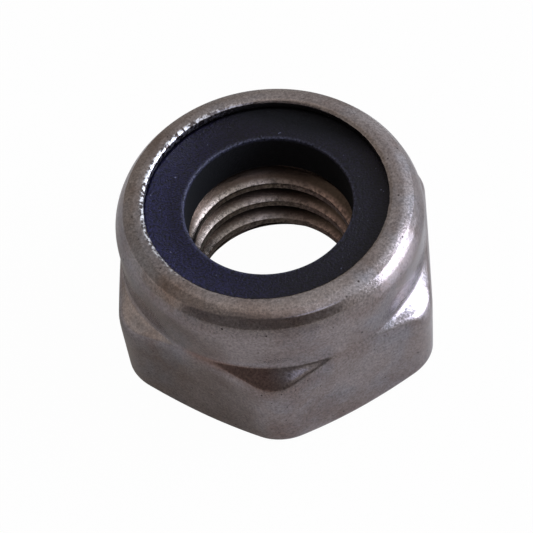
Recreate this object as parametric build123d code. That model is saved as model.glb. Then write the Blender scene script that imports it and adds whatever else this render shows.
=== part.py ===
"""M8 prevailing-torque lock nut with a captive nylon ring.

The nut is a cold-formed hexagon of stainless steel with a thin collar standing on its shoulder.
A nylon ring sits in the pocket that the collar encloses, and the collar's rim is rolled over the
ring to trap it.  Both pieces are turned about the thread axis apart from the six spanner flats.

Units are millimetres.  The origin is the centre of the bearing face, and +Z is the thread axis,
pointing towards the nylon end.  One corner of the hexagon points along -Y.
"""

from build123d import *
import os
from math import radians, tan

# ---- Hexagon ----
across_flats = 13.0  # spanner size
total_height = 7.64  # bearing face to the crown of the rolled rim
shoulder_height = 4.76  # bearing face to the foot of the collar
corner_round = 1.7  # rounding that cold forming leaves on the six upright corners
shoulder_angle = 30.0  # fall of the shoulder from the collar out to the corners, degrees
shoulder_edge_round = 0.30  # where the shoulder runs out into the flats
bearing_setback = 0.10  # flats to the rim of the bearing face, measured inwards
bearing_angle = 30.0  # rise of the corner chamfer beside the bearing face, degrees
bearing_edge_round = 0.12  # break round the rim of the bearing face

# ---- Thread bore, plain at the diameter of the thread's crests ----
thread_minor_diameter = 6.647
bearing_mouth_diameter = 8.75  # countersink at the bearing face
bearing_mouth_angle = 45.0  # its wall from the thread axis, degrees
seat_mouth_diameter = 7.6  # countersink under the nylon ring
seat_mouth_angle = 60.0  # its wall from the thread axis, degrees

# ---- Collar ----
collar_setback = 0.14  # flats to the collar's outer wall, measured inwards
collar_wall = 0.75  # steel left round the pocket

# ---- Rolled rim; insets run inwards from the collar's outer wall, drops down from the crown ----
rim_bend_drop = 0.98  # corner where the wall starts to lean inwards
rim_bend_round = 1.00
rim_roll_inset = 0.24  # corner where it leans over further, on to the cone of the rolling die
rim_roll_drop = 0.47
rim_roll_round = 0.60
rim_crease_inset = 0.45  # ring that the die leaves round the slope of the crown
rim_crease_drop = 0.17
rim_crease_round = 0.12
rim_crown_inset = 0.82  # outer edge of the flat crown
rim_crown_round = 0.60
rim_crown_width = 0.42
rim_brow_round = 0.18  # inner edge of the flat crown
rim_overhang = 0.62  # reach of the lip over the ring, from the pocket wall
rim_lip_drop = 0.08  # upper edge of the lip's end face
rim_lip_thickness = 0.36  # height of the lip's end face
rim_lip_lean = 0.04  # outward lean of the end face over that height
rim_lip_round = 0.07
rim_hollow_drop = 0.92  # corner between the pocket wall and the lip's underside

# ---- Nylon ring ----
ring_bore_diameter = 6.9  # under the thread's major diameter, so that the bolt forms its own way
ring_height = 2.03  # seat to the upper edge of the ring's bore
ring_drop = 0.49  # crown to the upper edge of the ring's bore
ring_dish = 0.06  # sag of the exposed top between the lip and the bore
ring_clearance = 0.01  # gap left to the pocket wall and to the lip's underside
ring_bore_edge_round = 0.16
ring_foot_chamfer = 0.20

# ---- Sizes that follow ----
flat_radius = across_flats / 2
bearing_radius = flat_radius - bearing_setback
bore_radius = thread_minor_diameter / 2
ring_top = total_height - ring_drop
seat_height = ring_top - ring_height

collar_radius = flat_radius - collar_setback
pocket_radius = collar_radius - collar_wall
roll_radius = collar_radius - rim_roll_inset
crease_radius = collar_radius - rim_crease_inset
crown_radius = collar_radius - rim_crown_inset
brow_radius = crown_radius - rim_crown_width
lip_radius = pocket_radius - rim_overhang
lip_foot_radius = lip_radius + rim_lip_lean
lip_height = total_height - rim_lip_drop
lip_foot_height = lip_height - rim_lip_thickness
hollow_height = total_height - rim_hollow_drop

Corner = tuple[float, float, float]  # radius, height and rounding of one corner of a section


def turned(corners: list[Corner]) -> Part:
    """Solid turned about Z from the corners of its section."""
    points = [(radius, height) for radius, height, _ in corners]
    roundings = [rounding for _, _, rounding in corners]
    outline = FilletPolyline(*points, radius=roundings, close=True)
    return revolve(Plane.XZ * make_face(outline), Axis.Z)


def hexagon_blank() -> Part:
    """Hexagon with rounded corners, cut to its shoulder and chamfered beside the bearing face."""
    outline = RegularPolygon(flat_radius, 6, major_radius=False, rotation=30)
    bar = extrude(fillet(outline.vertices(), corner_round), total_height)
    reach = across_flats  # well past the corners
    bearing_rise = (reach - bearing_radius) * tan(radians(bearing_angle))
    shoulder_fall = (reach - collar_radius) * tan(radians(shoulder_angle))
    envelope = turned(
        [
            (0, 0, 0),
            (bearing_radius, 0, bearing_edge_round),
            (reach, bearing_rise, 0),
            (reach, shoulder_height - shoulder_fall, 0),
            (collar_radius, shoulder_height, 0),
            (0, shoulder_height, 0),
        ]
    )
    blank = bar & envelope
    return fillet(shoulder_rim(blank), shoulder_edge_round)


def shoulder_rim(blank: Part) -> ShapeList[Edge]:
    """Curved edges of the blank where its shoulder meets the flats and the upright corners."""
    curves = (GeomType.HYPERBOLA, GeomType.BSPLINE)
    upper_half = blank.edges().filter_by_position(Axis.Z, shoulder_height / 2, shoulder_height)
    return upper_half.filter_by(lambda edge: edge.geom_type in curves)


def rolled_collar() -> Part:
    """Collar with its rim rolled over, and the floor of the pocket that carries the ring."""
    root = min(shoulder_height, seat_height) / 2  # inside the hexagon
    return turned(
        [
            (0, root, 0),
            (collar_radius, root, 0),
            (collar_radius, total_height - rim_bend_drop, rim_bend_round),
            (roll_radius, total_height - rim_roll_drop, rim_roll_round),
            (crease_radius, total_height - rim_crease_drop, rim_crease_round),
            (crown_radius, total_height, rim_crown_round),
            (brow_radius, total_height, rim_brow_round),
            (lip_radius, lip_height, rim_lip_round),
            (lip_foot_radius, lip_foot_height, 0),
            (pocket_radius, hollow_height, 0),
            (pocket_radius, seat_height, 0),
            (0, seat_height, 0),
        ]
    )


def thread_bore() -> Part:
    """Room for the thread: the crest bore with a countersink at each end."""
    bearing_mouth = bearing_mouth_diameter / 2
    seat_mouth = seat_mouth_diameter / 2
    bearing_depth = (bearing_mouth - bore_radius) / tan(radians(bearing_mouth_angle))
    seat_depth = (seat_mouth - bore_radius) / tan(radians(seat_mouth_angle))
    return turned(
        [
            (0, 0, 0),
            (bearing_mouth, 0, 0),
            (bore_radius, bearing_depth, 0),
            (bore_radius, seat_height - seat_depth, 0),
            (seat_mouth, seat_height, 0),
            (0, seat_height, 0),
        ]
    )


def nut_body() -> Part:
    """Steel nut: hexagon, collar and bore in one piece."""
    pocket = Pos(Z=seat_height) * Cylinder(
        pocket_radius, total_height, align=(Align.CENTER, Align.CENTER, Align.MIN)
    )
    return hexagon_blank() - pocket + rolled_collar() - thread_bore()


def nylon_insert() -> Part:
    """Nylon ring, seated on the pocket floor and squeezed to the shape of the lip's underside."""
    bore = ring_bore_diameter / 2
    outer = pocket_radius - ring_clearance
    foot_top = seat_height + ring_foot_chamfer
    rim_top = hollow_height - ring_clearance
    lip_meet = lip_foot_radius, lip_foot_height - ring_clearance
    top_middle = (lip_meet[0] + bore) / 2, (lip_meet[1] + ring_top) / 2 - ring_dish
    return turned(
        [
            (bore, foot_top, 0),
            (bore + ring_foot_chamfer, seat_height, 0),
            (outer - ring_foot_chamfer, seat_height, 0),
            (outer, foot_top, 0),
            (outer, rim_top, 0),
            (*lip_meet, 0),
            (*top_middle, 0),
            (bore, ring_top, ring_bore_edge_round),
        ]
    )


def export_all() -> None:
    """Write one STEP file for each piece."""
    os.makedirs("parts", exist_ok=True)
    pieces = {"nut_body": nut_body(), "nylon_insert": nylon_insert()}
    for name, piece in pieces.items():
        export_step(piece, f"parts/{name}.step")
        print(f"{name}: {piece.volume:.1f} mm3, {len(piece.solids())} solid")


export_all()
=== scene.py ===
"""A nylon insert lock nut: a satin stainless nut whose rolled collar holds a dark blue nylon ring.

The part's sizes are in millimetres until a mesh, a tree or a pattern takes them, and the sizes of
its surroundings are in metres. The origin is the centre of the bearing face, and +Z is the thread
axis, towards the nylon end.
"""
import logging
import math
from dataclasses import dataclass
from enum import Enum
from typing import Any

import bmesh
import bpy
from bpy.types import ID, Material, Node, NodeSocket, NodeTree, Object, World
from mathutils import Matrix, Vector


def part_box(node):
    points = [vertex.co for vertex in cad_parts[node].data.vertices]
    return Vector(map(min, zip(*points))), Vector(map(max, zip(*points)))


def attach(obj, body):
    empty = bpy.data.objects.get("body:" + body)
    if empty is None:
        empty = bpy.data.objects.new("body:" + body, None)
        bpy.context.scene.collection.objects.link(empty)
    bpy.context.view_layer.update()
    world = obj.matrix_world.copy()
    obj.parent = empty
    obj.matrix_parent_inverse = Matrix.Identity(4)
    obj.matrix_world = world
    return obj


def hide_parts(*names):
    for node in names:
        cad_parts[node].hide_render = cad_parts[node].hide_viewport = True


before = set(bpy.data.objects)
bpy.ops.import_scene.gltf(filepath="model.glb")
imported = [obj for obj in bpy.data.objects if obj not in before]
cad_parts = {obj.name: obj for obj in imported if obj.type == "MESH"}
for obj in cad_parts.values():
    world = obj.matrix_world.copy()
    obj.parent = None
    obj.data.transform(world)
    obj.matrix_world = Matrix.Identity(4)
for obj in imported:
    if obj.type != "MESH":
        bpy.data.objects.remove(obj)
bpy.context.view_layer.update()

MM = 0.001  # a millimetre in metres
TURN = 2 * math.pi
SECTOR = math.pi / 6  # angle from the middle of a flat to a corner
WELD = 0.001 * MM  # points closer than this become one
SLIVER = 0.0005 * MM  # edges shorter than this are taken out
SAME = 1e-9  # heights closer than this, in metres, are equal
SHARP = math.radians(38)  # faces that meet at more than this keep a sharp edge

MATH = "ShaderNodeMath"
VECTOR = "ShaderNodeVectorMath"
MIX = "ShaderNodeMix"
RANGE = "ShaderNodeMapRange"
NOISE = "ShaderNodeTexNoise"
NAMED = "GeometryNodeInputNamedAttribute"
STORE = "GeometryNodeStoreNamedAttribute"

Span = tuple[float, float]  # the lower and the upper end of a range
Way = tuple[float, float, float]  # a direction
Source = Node | NodeSocket  # what a link can start from
Inputs = dict[str, tuple[str, Any]]  # socket type and value for each input of a tree

log = logging.getLogger("lock_nut")


class Slot(Enum):
    """The finishes that the part's record names."""

    STAINLESS = "stainless_steel"
    NYLON = "blue_nylon"


class Band(Enum):
    """The mesh attributes that shape a tree's result or tell a finish what it is on."""

    AT_FLAT = "at_flat"
    AT_CORNER = "at_corner"
    TURN = "turn"
    RAGGED = "ragged"
    THREAD = "thread_wall"
    LIP = "lip_band"
    SHOULDER = "shoulder"


def linear(colour: str) -> tuple[float, float, float, float]:
    """Turns an sRGB hex colour into the linear values that a shader reads.

    Args:
        colour: The colour as "#RRGGBB".

    Returns:
        Linear red, green and blue, and an alpha of 1.
    """
    parts = [int(colour[i : i + 2], 16) / 255 for i in (1, 3, 5)]
    red, green, blue = (v / 12.92 if v <= 0.04045 else ((v + 0.055) / 1.055) ** 2.4 for v in parts)
    return red, green, blue, 1.0


def direction(azimuth: float, elevation: float) -> Vector:
    """Gives the unit vector that points to an azimuth and an elevation in degrees."""
    a, e = math.radians(azimuth), math.radians(elevation)
    return Vector((math.cos(a) * math.cos(e), math.sin(a) * math.cos(e), math.sin(e)))


def into_scene(name: str, data: ID) -> Object:
    """Makes an object of a mesh, a lamp or a camera and links it to the scene.

    Args:
        name: Name of the object.
        data: What the object shows.

    Returns:
        The object, at the origin.
    """
    obj = bpy.data.objects.new(name, data)
    bpy.context.scene.collection.objects.link(obj)
    return obj


def empty_tree(block: Material | World) -> NodeTree:
    """Gives a material or a world a tree with no nodes in it.

    Args:
        block: The material or the world.

    Returns:
        The tree.
    """
    block.use_nodes = True
    block.node_tree.nodes.clear()
    return block.node_tree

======

Short exercise | Using the data above, restate word for word the lines from its opening line through the line that contains "collar_wall = 0.75", and no more.

Written solution |
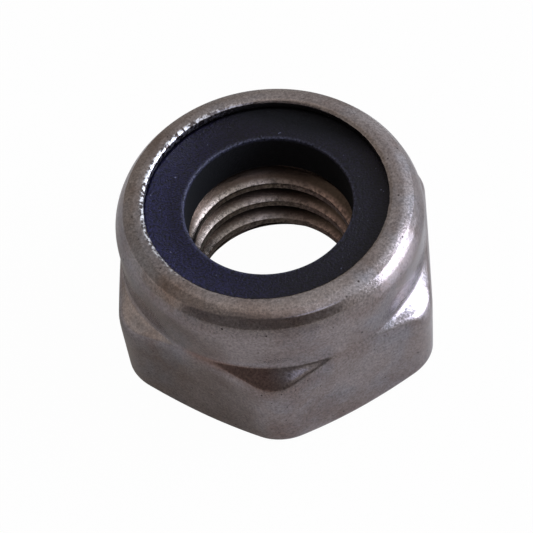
Recreate this object as parametric build123d code. That model is saved as model.glb. Then write the Blender scene script that imports it and adds whatever else this render shows.
=== part.py ===
"""M8 prevailing-torque lock nut with a captive nylon ring.

The nut is a cold-formed hexagon of stainless steel with a thin collar standing on its shoulder.
A nylon ring sits in the pocket that the collar encloses, and the collar's rim is rolled over the
ring to trap it.  Both pieces are turned about the thread axis apart from the six spanner flats.

Units are millimetres.  The origin is the centre of the bearing face, and +Z is the thread axis,
pointing towards the nylon end.  One corner of the hexagon points along -Y.
"""

from build123d import *
import os
from math import radians, tan

# ---- Hexagon ----
across_flats = 13.0  # spanner size
total_height = 7.64  # bearing face to the crown of the rolled rim
shoulder_height = 4.76  # bearing face to the foot of the collar
corner_round = 1.7  # rounding that cold forming leaves on the six upright corners
shoulder_angle = 30.0  # fall of the shoulder from the collar out to the corners, degrees
shoulder_edge_round = 0.30  # where the shoulder runs out into the flats
bearing_setback = 0.10  # flats to the rim of the bearing face, measured inwards
bearing_angle = 30.0  # rise of the corner chamfer beside the bearing face, degrees
bearing_edge_round = 0.12  # break round the rim of the bearing face

# ---- Thread bore, plain at the diameter of the thread's crests ----
thread_minor_diameter = 6.647
bearing_mouth_diameter = 8.75  # countersink at the bearing face
bearing_mouth_angle = 45.0  # its wall from the thread axis, degrees
seat_mouth_diameter = 7.6  # countersink under the nylon ring
seat_mouth_angle = 60.0  # its wall from the thread axis, degrees

# ---- Collar ----
collar_setback = 0.14  # flats to the collar's outer wall, measured inwards
collar_wall = 0.75  # steel left round the pocket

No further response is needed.